What Did You Learn? Straight out of Oprah's Life Class with Iyanla Vanzant, I'm learning to ask that question in every occurrence, good and seemingly bad. I emphasize seemingly, because when an occurrence is less than pleasurable or bad, I now know it is happening because I've called [it] into my life to learn something. When I get it--what I was supposed to learn--I don't have to repeat it. When I don't get it--well you know the rest.What I hope to do with this new series, is to share lessons, and to provide a platform for breakthroughs so that we get it. With this series I hope to shed the cloak of a victim mentality for even the most minute of circumstances. I plan to emerge as a successful, powerful Victor in all areas of my life. I hope you join me in this quest.
So in the first part of my series: What Did I learn?, I've invited guest blogger Vonda Morton, a very good friend of mine to share what she learned about life and herself during a recent White-Water rafting trip.

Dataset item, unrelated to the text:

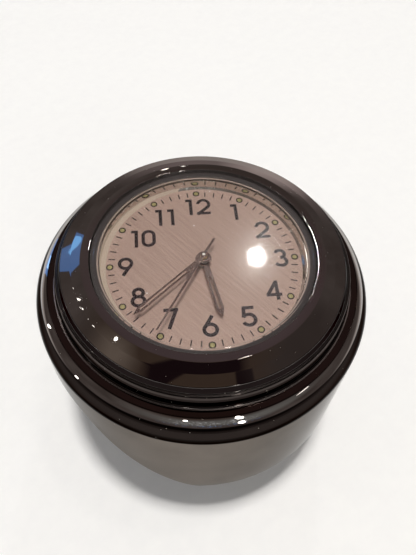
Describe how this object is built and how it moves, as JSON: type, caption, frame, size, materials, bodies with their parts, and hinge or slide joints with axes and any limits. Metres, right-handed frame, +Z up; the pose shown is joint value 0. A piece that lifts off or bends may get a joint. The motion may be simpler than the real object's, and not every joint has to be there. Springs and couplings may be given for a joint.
{
  "type": "handlebar clock",
  "caption": "Round quartz clock in a heavy polished housing with a rolled lip, clamped on a motorcycle handlebar by a half band and socket screws.",
  "frame": {"origin": "middle of the handlebar hole, on the dial's own axis", "axes": "+X along the handlebar, +Z up out of the dial; twelve o'clock points to +Y turned 30 degrees clockwise, as the insert sits in its housing in the picture"},
  "size_m": [0.0484, 0.0488, 0.0417],
  "materials": {
    "polished_chrome": "mirror polished chrome plate",
    "polished_ring": "bright polished ring",
    "screw_steel": "zinc plated steel",
    "washer_steel": "dark spring steel",
    "clear_glass": "clear flat glass with a bevelled edge",
    "grey_gasket": "grey moulded gasket",
    "case_steel": "turned steel",
    "black_rubber": "black nitrile rubber",
    "dial_plate": "brushed champagne silver with black print",
    "lume": "yellow green luminous paint",
    "bright_hands": "polished thin steel",
    "white_plastic": "white moulded plastic",
    "brass_plate": "stamped brass",
    "rotor_magnet": "dark sintered magnet on a white pinion",
    "soft_iron": "pale nickel iron sheet",
    "copper_wire": "enamelled copper wire",
    "cell_steel": "nickel plated steel",
    "board_green": "green circuit board",
    "can_metal": "plated can",
    "chip_black": "black moulded resin",
    "setting_steel": "turned and knurled steel"
  },
  "bodies": {
    "housing": {"housing": "polished_chrome"},
    "clamp": {"clamp_lower": "polished_chrome", "clamp_washers": "washer_steel"},
    "screw_left": {"clamp_screw_left": "screw_steel"},
    "screw_right": {"clamp_screw_right": "screw_steel"},
    "seal": {"o_ring": "black_rubber"},
    "insert": {"bezel": "polished_chrome", "dial_ring": "polished_ring", "bridge_screws": "screw_steel", "crystal": "clear_glass", "crystal_gasket": "grey_gasket", "case_back_gasket": "grey_gasket", "insert_case": "case_steel", "case_back": "case_steel", "dial": "dial_plate", "lume_dots": "lume", "movement_ring": "white_plastic", "main_plate": "brass_plate", "train_bridge": "brass_plate", "stem_tube": "brass_plate", "stator": "soft_iron", "coil_core": "soft_iron", "coil_winding": "copper_wire", "battery_cell": "cell_steel", "battery_strap": "cell_steel", "circuit_board": "board_green", "quartz_can": "can_metal", "driver_chip": "chip_black"},
    "second": {"second_wheel": "white_plastic", "second_hand": "bright_hands"},
    "minute": {"centre_wheel": "brass_plate", "minute_hand": "bright_hands"},
    "hour": {"hour_wheel": "white_plastic", "hour_hand": "bright_hands"},
    "third": {"third_wheel": "brass_plate"},
    "motion": {"minute_wheel": "white_plastic"},
    "fifth": {"fifth_wheel": "white_plastic"},
    "rotor": {"rotor": "rotor_magnet"},
    "setting": {"setting_yoke": "brass_plate"},
    "crown": {"setting_stem": "setting_steel", "crown": "setting_steel"}
  },
  "joints": [
    {"name": "clamp_drop", "type": "slide", "parent": "housing", "child": "clamp", "axis": [0, 0, -1], "range_m": [0, 0.007]},
    {"name": "left_screw_turn", "type": "hinge", "parent": "clamp", "child": "screw_left", "pos_m": [0, 0.0175, 0], "axis": [0, 0, -1], "range_deg": [0, 3601]},
    {"name": "right_screw_turn", "type": "hinge", "parent": "clamp", "child": "screw_right", "pos_m": [0, -0.0175, 0], "axis": [0, 0, -1], "range_deg": [0, 3601]},
    {"name": "insert_lift", "type": "slide", "parent": "housing", "child": "seal", "axis": [0, 0, 1], "range_m": [0, 0.012]},
    {"name": "insert_twist", "type": "hinge", "parent": "seal", "child": "insert", "pos_m": [0, 0, 0.0232], "axis": [0, 0, -1], "continuous": true},
    {"name": "second_hand_turn", "type": "hinge", "parent": "insert", "child": "second", "pos_m": [0, 0, 0.0232], "axis": [0, 0, -1], "continuous": true},
    {"name": "minute_hand_turn", "type": "hinge", "parent": "insert", "child": "minute", "pos_m": [0, 0, 0.0232], "axis": [0, 0, -1], "continuous": true},
    {"name": "hour_hand_turn", "type": "hinge", "parent": "insert", "child": "hour", "pos_m": [0, 0, 0.0232], "axis": [0, 0, -1], "continuous": true},
    {"name": "third_wheel_turn", "type": "hinge", "parent": "insert", "child": "third", "pos_m": [0.00185, 0.00507, 0.0232], "axis": [0, 0, -1], "continuous": true},
    {"name": "motion_wheel_turn", "type": "hinge", "parent": "insert", "child": "motion", "pos_m": [0.00312, 0.0018, 0.0232], "axis": [0, 0, -1], "continuous": true},
    {"name": "fifth_wheel_turn", "type": "hinge", "parent": "insert", "child": "fifth", "pos_m": [0.00092, -0.00524, 0.0232], "axis": [0, 0, -1], "continuous": true},
    {"name": "rotor_turn", "type": "hinge", "parent": "insert", "child": "rotor", "pos_m": [0.00368, -0.00755, 0.0232], "axis": [0, 0, -1], "continuous": true},
    {"name": "crown_pull", "type": "slide", "parent": "insert", "child": "setting", "axis": [0.866, -0.5, 0], "range_m": [0, 0.0008]},
    {"name": "crown_turn", "type": "hinge", "parent": "setting", "child": "crown", "pos_m": [0.01212, -0.007, 0.0183], "axis": [0.866, -0.5, 0], "continuous": true}
  ],
  "couplings": [
    {"joint": "left_screw_turn", "follows": "clamp_drop", "rad_per_m": 8976},
    {"joint": "right_screw_turn", "follows": "clamp_drop", "rad_per_m": 8976},
    {"joint": "third_wheel_turn", "follows": "second_hand_turn", "ratio": -0.13333},
    {"joint": "minute_hand_turn", "follows": "second_hand_turn", "ratio": 0.016667},
    {"joint": "motion_wheel_turn", "follows": "second_hand_turn", "ratio": -0.0055556},
    {"joint": "hour_hand_turn", "follows": "second_hand_turn", "ratio": 0.0013889},
    {"joint": "fifth_wheel_turn", "follows": "second_hand_turn", "ratio": -6},
    {"joint": "rotor_turn", "follows": "second_hand_turn", "ratio": 30}
  ]
}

|Vonda Morton, River Lessons Pt. 1|
I am restless by nature, always feeling the need to do something-- whether it’s organizing, cleaning, or reading. I was also looking for something new and exciting to do with my friends and all of our children. By chance, I received a brochure in the mail for Pocono whitewater rafting. My latent adventurous spirit picked up. “Let’s all go whitewater rafting!” I put in an email to my friends. “It will be fun and a great adventure for the kids!” I set the date and booked it. So off we went…five women and eight children ranging from ages eight to 15, clueless as ever.
From the time we entered the required ten minute orientation, we knew we were in trouble. By the time we took the raft to the water and hit the first turn, we also knew that the ten minute lesson should have been and very well could have lasted for hours.
We really struggled. No matter how hard we tried we couldn't maneuver the rafts to steer straight. As other rafts soared passed us, I thought what in the world did I get us into? I also thought this isn't fun. Before self-pity had time to settle in, I realized that we better get this thing going. I mean we were in the middle of a raging river and while I didn't believe our lives were in jeopardy, I knew I didn't want to float hopelessly on this river for the next five hours.
So I girded my loins, prayed and worked hard to help get us through this adventure. Along the way these are some lessons I learned on my whitewater rafting adventure:
Sometimes in life, you will have to summon all your strength and dig deep. While in the middle of the river, our out of shape bodies wanted to quit. But there was no place to rest and nowhere to go but straight ahead. Quitting was not an option, we had to push through and finish the course.
Sometimes in life, rest will be bestowed upon you. There were spots in the river that required little or no effort to move. We were able to rest for a while and regain some of our strength. It’s what got us through to the end.
Sometimes in life, you will be last and alone and someone will come out of nowhere and rescue you. My friend and I are city girls and had a difficult time navigating the raft. We were turning in circles, looked up and were the last raft left. It seemed as if we were alone in a strange world. Suddenly we looked up and one of the guides appeared out of nowhere. He hooked his raft to ours, jumped in and got us back on track.
Sometimes in life, you must be patient with yourself; it may take a little longer to “get it”. I’ve always been somewhat of a quick study. I’m also impatient. I was frustrated that it took us so long to master that raft. It’s a raft for crying out loud, not a space ship! No matter how hard we tried we couldn’t figure it out as fast as others. But if were to complete our journey, we had to be patient with ourselves, follow instructions, and keep trying.
Sometimes in life, your goal will be right in front of you, and you may still have difficulty reaching it. The end of the trip was in sight, the guide was waving us in. We saw others stop and pull their rafts onto shore. But we started struggling again, and went right past the guide, past the end, the river kept pulling us along. But we worked hard and managed to turn the raft onto shore. We finished!
At the conclusion of our journey, my friends all agreed that our trip was awesome and special. Not only did we do something adventurous, but our children experienced it also. Everyone talked about doing it again next year. Would I? After turning in circles, getting nauseous, tired, sore, wet and miserable? Absolutely!
What did I learn? I learned that I am a lot stronger than I give myself credit for. For sure I know that I am dependable because people depend on me and I always come through for them but more importantly I learned that I can depend on myself.
Vonda Morton, M.A. obtained her Master's Degree from Kean University. She is a NJ Certified School Psychologist and resides in the state with her husband and two boys.